Local risk-minimization for exponential additive processes
Takuji Arai
TL;DR
This work advances local risk-minimization (LRM) in incomplete markets by deriving explicit LRM representations for asset models driven by exponential additive processes with time-dependent Lévy measures. Building on a corrected extension of Handa et al., it uses the minimal martingale measure and Föllmer-Schweizer decomposition to obtain a computable formula for the LRM strategy of a call payoff, and it casts the result into a numerically tractable Carr-Madan FFT framework. The VGSSD process is introduced as a primary additive-process example, and numerical experiments illustrate how LRM hedges respond to time-varying jump dynamics. The findings provide a practical hedging toolkit for non-stationary jump models and establish groundwork for applying LRM to broader exponential additive market models.
Abstract
We explore local risk-minimization, a quadratic hedging method for incomplete markets, in exponential additive models. The objectives are to derive explicit mathematical expressions and to conduct numerical experiments. While local risk-minimization is well studied for Lévy processes, little is known for the additive process case because, unlike Lévy processes, the Lévy measure for an additive process depends on time, which significantly complicates the mathematical framework.

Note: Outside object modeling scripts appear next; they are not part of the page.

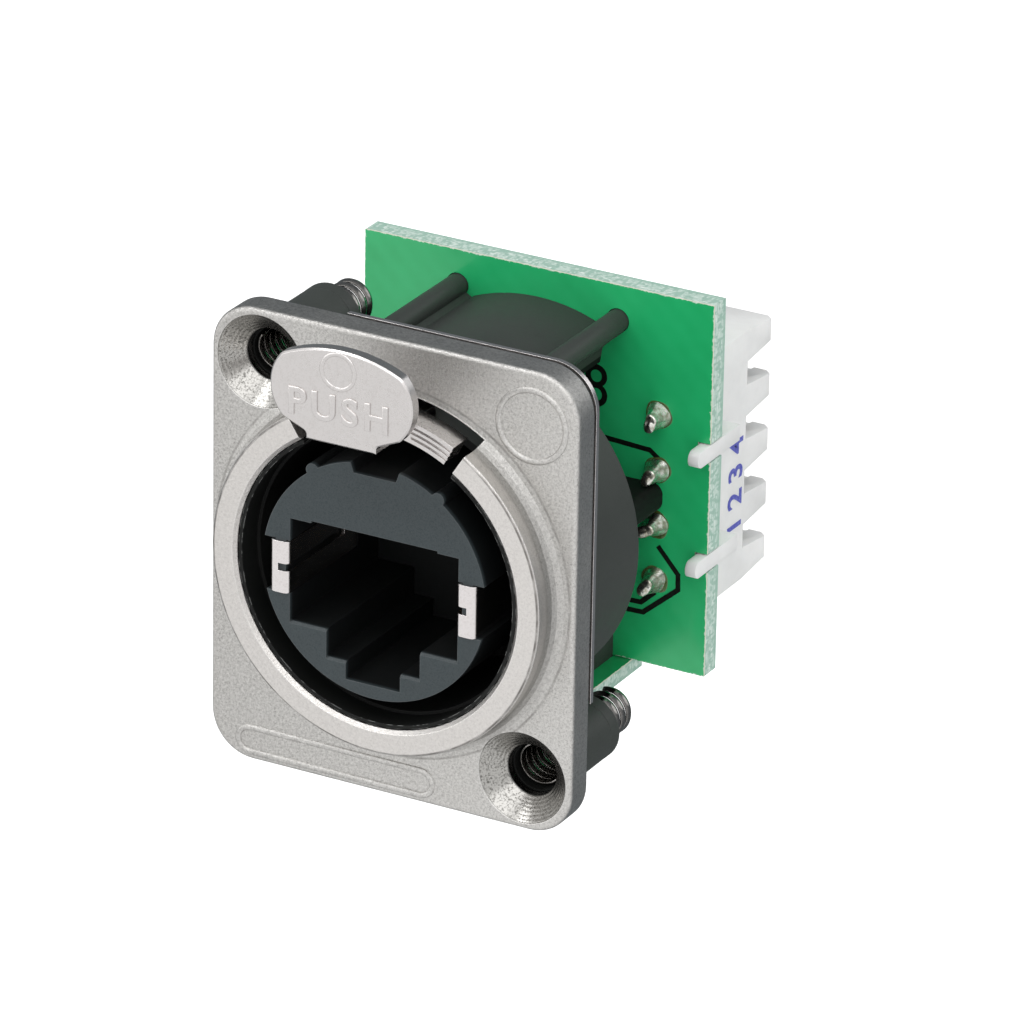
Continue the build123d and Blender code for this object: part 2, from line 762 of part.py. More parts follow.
# Punch-down contacts: a slotted blade in the block, a pin through the board
number = 0
for x in (-blade_x, blade_x):
    for z in wire_heights:
        number += 1
        blade_back = block_back - blade_setback
        with BuildPart() as idc_contact:
            with BuildSketch(side_plane(x - blade_gauge / 2)):
                with Locations((board_back + blade_foot, z)):
                    Rectangle(
                        blade_back - board_back - blade_foot,
                        blade_width,
                        align=(Align.MIN, Align.CENTER),
                    )
                with Locations((board_front - pin_proud, z)):
                    Rectangle(
                        pin_proud + board_thickness + blade_foot,
                        pin_width,
                        align=(Align.MIN, Align.CENTER),
                    )
                with Locations((blade_back, z)):
                    Rectangle(
                        2 * blade_slot_depth,
                        blade_slot,
                        align=Align.CENTER,
                        mode=Mode.SUBTRACT,
                    )
                with BuildLine():
                    Polyline(
                        (blade_back, z + blade_mouth / 2),
                        (blade_back - blade_mouth, z),
                        (blade_back, z - blade_mouth / 2),
                        close=True,
                    )
                make_face(mode=Mode.SUBTRACT)
            extrude(amount=blade_gauge)
        save(idc_contact.part, f"idc_contact_{number}")

# Solder fillets round the eight pins on the front of the board
with BuildPart() as solder_joints:
    for x in (-blade_x, blade_x):
        with BuildSketch(front_plane(board_front)):
            with Locations(*[(x, z) for z in wire_heights]):
                RegularPolygon(solder_d / 2, solder_sides)
        extrude(amount=solder_height, taper=solder_taper)
        with BuildSketch(front_plane(board_front)):
            with Locations(*[(x, z) for z in wire_heights]):
                Rectangle(blade_gauge, pin_width)
        extrude(amount=solder_height, mode=Mode.SUBTRACT)
save(solder_joints.part, "solder_joints")
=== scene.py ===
import json
from math import cos, pi, radians, sin

import bmesh
import bpy
import numpy as np
from mathutils import Matrix, Vector


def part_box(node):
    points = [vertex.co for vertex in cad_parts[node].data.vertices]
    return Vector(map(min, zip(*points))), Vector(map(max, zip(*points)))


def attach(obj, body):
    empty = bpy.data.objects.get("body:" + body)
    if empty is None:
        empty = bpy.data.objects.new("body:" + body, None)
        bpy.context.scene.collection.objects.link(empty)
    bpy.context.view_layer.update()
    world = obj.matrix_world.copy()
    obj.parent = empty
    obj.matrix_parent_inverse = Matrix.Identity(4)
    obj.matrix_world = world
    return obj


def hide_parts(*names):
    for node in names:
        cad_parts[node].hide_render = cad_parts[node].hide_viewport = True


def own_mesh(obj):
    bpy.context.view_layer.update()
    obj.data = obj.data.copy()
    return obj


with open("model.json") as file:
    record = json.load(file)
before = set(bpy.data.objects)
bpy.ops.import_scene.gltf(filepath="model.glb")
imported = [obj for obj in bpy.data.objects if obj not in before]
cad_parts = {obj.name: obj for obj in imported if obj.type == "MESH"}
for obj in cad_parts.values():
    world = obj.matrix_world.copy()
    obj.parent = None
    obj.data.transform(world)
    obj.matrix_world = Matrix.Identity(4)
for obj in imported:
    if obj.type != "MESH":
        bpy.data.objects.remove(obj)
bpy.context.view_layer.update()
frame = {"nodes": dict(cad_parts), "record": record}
nodes = frame["nodes"]
mm = 0.001

# Camera at the photograph's viewing angle: angles in degrees, lengths in mm
cameraView = {
    "azimuth": 28.46,
    "elevation": 23.78,
    "roll": 1.02,
    "aim": (8.475, 0.0, 5.875),
    "distance": 491.3,
    "lens": 281.25,
    "sensor": 36,
    "nearest": 10,
    "farthest": 20000,
}


def placeCamera(view):
    # back = (sin az cos el, -cos az cos el, sin el), and right and up are turned by the roll about it
    az, el, roll = (radians(view[key]) for key in ("azimuth", "elevation", "roll"))
    back = Vector((sin(az) * cos(el), -cos(az) * cos(el), sin(el)))
    right = Vector((cos(az), sin(az), 0))
    up = back.cross(right)
    turnedRight = right * cos(roll) + up * sin(roll)
    turnedUp = up * cos(roll) - right * sin(roll)
    data = bpy.data.cameras.new("camera")
    data.lens = view["lens"]
    data.sensor_width = view["sensor"]
    data.clip_start = view["nearest"] * mm
    data.clip_end = view["farthest"] * mm
    camera = bpy.data.objects.new("camera", data)
    bpy.context.scene.collection.objects.link(camera)
    turn = Matrix((turnedRight, turnedUp, back)).transposed().to_4x4()
    spot = (Vector(view["aim"]) + back * view["distance"]) * mm
    camera.matrix_world = Matrix.Translation(spot) @ turn
    bpy.context.scene.camera = camera


placeCamera(cameraView)
print("camera placed")


# Helpers for node trees
def addNode(tree, kind, inputs, **settings):
    # a shader node with its settings, and each input either linked or set; it gives the node's outputs
    made = tree.nodes.new("ShaderNode" + kind)
    for name, value in settings.items():
        setattr(made, name, value)
    for name, value in inputs.items():
        if isinstance(value, bpy.types.NodeSocket):
            tree.links.new(value, made.inputs[name])
        else:
            made.inputs[name].default_value = value
    return made.outputs


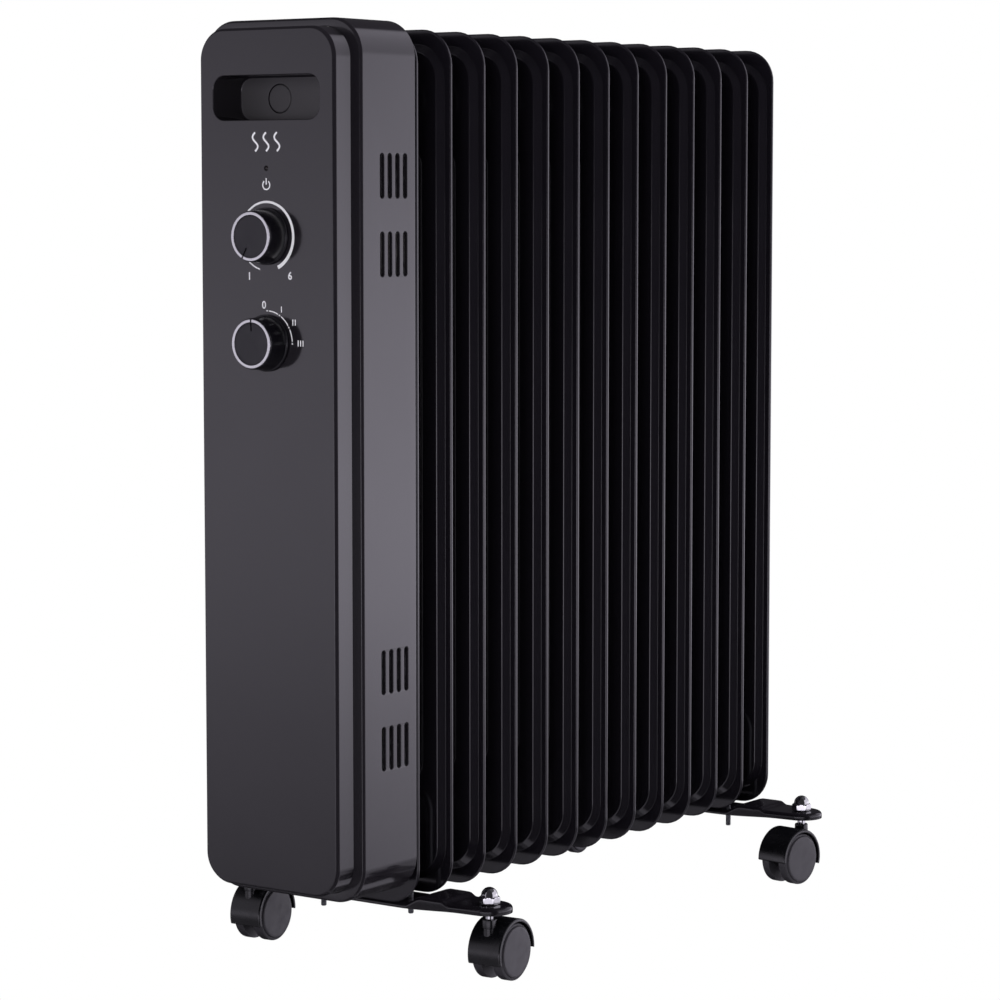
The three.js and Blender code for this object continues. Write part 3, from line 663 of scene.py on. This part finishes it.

This paper shall provide a set of necessary conditions for deriving expressions for LRM strategies in exponential additive models, as integrability conditions on the Lévy measure, which allow us to confirm whether these conditions are satisfied for given concrete models. In the final section, we introduce the variance-gamma scaled self-decomposable process, a Sato process that generalizes the variance-gamma process, as a primary example, and perform numerical experiments.